● What the exercise asks
Repeat the material in full. Keep every line exactly as it is.

● Data lines

■ ■ ■ ■ ■

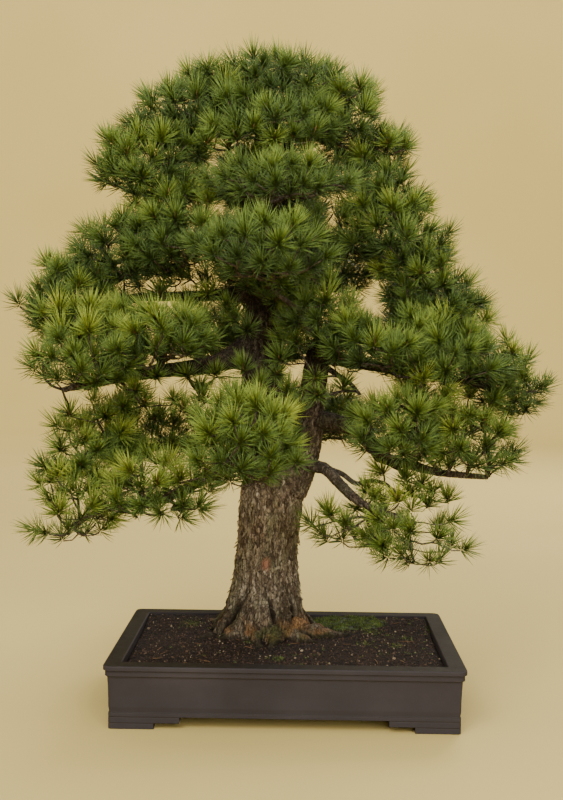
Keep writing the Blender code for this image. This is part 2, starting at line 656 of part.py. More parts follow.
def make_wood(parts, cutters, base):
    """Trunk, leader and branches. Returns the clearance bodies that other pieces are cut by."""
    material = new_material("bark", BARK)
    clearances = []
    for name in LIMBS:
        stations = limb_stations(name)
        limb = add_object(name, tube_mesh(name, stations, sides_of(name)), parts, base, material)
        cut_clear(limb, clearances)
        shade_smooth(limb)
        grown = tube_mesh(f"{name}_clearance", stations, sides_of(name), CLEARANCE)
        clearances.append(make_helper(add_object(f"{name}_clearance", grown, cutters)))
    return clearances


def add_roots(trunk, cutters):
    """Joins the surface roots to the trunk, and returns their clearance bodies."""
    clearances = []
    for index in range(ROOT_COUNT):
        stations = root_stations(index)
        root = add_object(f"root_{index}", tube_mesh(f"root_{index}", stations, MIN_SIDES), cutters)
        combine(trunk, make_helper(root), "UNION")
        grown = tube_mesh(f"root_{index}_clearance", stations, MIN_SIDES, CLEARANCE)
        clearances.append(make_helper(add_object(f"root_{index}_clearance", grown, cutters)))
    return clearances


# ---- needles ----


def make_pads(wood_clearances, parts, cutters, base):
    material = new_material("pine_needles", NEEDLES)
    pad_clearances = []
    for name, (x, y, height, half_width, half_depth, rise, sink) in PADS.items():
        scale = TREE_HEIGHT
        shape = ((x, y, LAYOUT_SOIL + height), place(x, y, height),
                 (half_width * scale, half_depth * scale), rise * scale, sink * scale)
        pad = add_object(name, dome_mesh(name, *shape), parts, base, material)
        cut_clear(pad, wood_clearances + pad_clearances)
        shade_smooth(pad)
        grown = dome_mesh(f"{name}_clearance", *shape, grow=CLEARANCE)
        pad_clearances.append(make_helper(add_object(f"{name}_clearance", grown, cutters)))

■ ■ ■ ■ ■

● Answer to this task
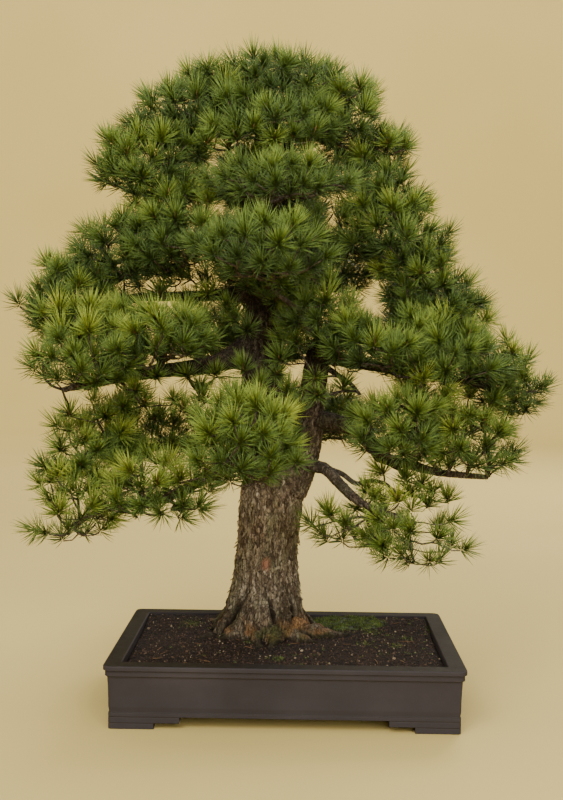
Keep writing the Blender code for this image. This is part 2, starting at line 656 of part.py. More parts follow.
def make_wood(parts, cutters, base):
    """Trunk, leader and branches. Returns the clearance bodies that other pieces are cut by."""
    material = new_material("bark", BARK)
    clearances = []
    for name in LIMBS:
        stations = limb_stations(name)
        limb = add_object(name, tube_mesh(name, stations, sides_of(name)), parts, base, material)
        cut_clear(limb, clearances)
        shade_smooth(limb)
        grown = tube_mesh(f"{name}_clearance", stations, sides_of(name), CLEARANCE)
        clearances.append(make_helper(add_object(f"{name}_clearance", grown, cutters)))
    return clearances


def add_roots(trunk, cutters):
    """Joins the surface roots to the trunk, and returns their clearance bodies."""
    clearances = []
    for index in range(ROOT_COUNT):
        stations = root_stations(index)
        root = add_object(f"root_{index}", tube_mesh(f"root_{index}", stations, MIN_SIDES), cutters)
        combine(trunk, make_helper(root), "UNION")
        grown = tube_mesh(f"root_{index}_clearance", stations, MIN_SIDES, CLEARANCE)
        clearances.append(make_helper(add_object(f"root_{index}_clearance", grown, cutters)))
    return clearances


# ---- needles ----


def make_pads(wood_clearances, parts, cutters, base):
    material = new_material("pine_needles", NEEDLES)
    pad_clearances = []
    for name, (x, y, height, half_width, half_depth, rise, sink) in PADS.items():
        scale = TREE_HEIGHT
        shape = ((x, y, LAYOUT_SOIL + height), place(x, y, height),
                 (half_width * scale, half_depth * scale), rise * scale, sink * scale)
        pad = add_object(name, dome_mesh(name, *shape), parts, base, material)
        cut_clear(pad, wood_clearances + pad_clearances)
        shade_smooth(pad)
        grown = dome_mesh(f"{name}_clearance", *shape, grow=CLEARANCE)
        pad_clearances.append(make_helper(add_object(f"{name}_clearance", grown, cutters)))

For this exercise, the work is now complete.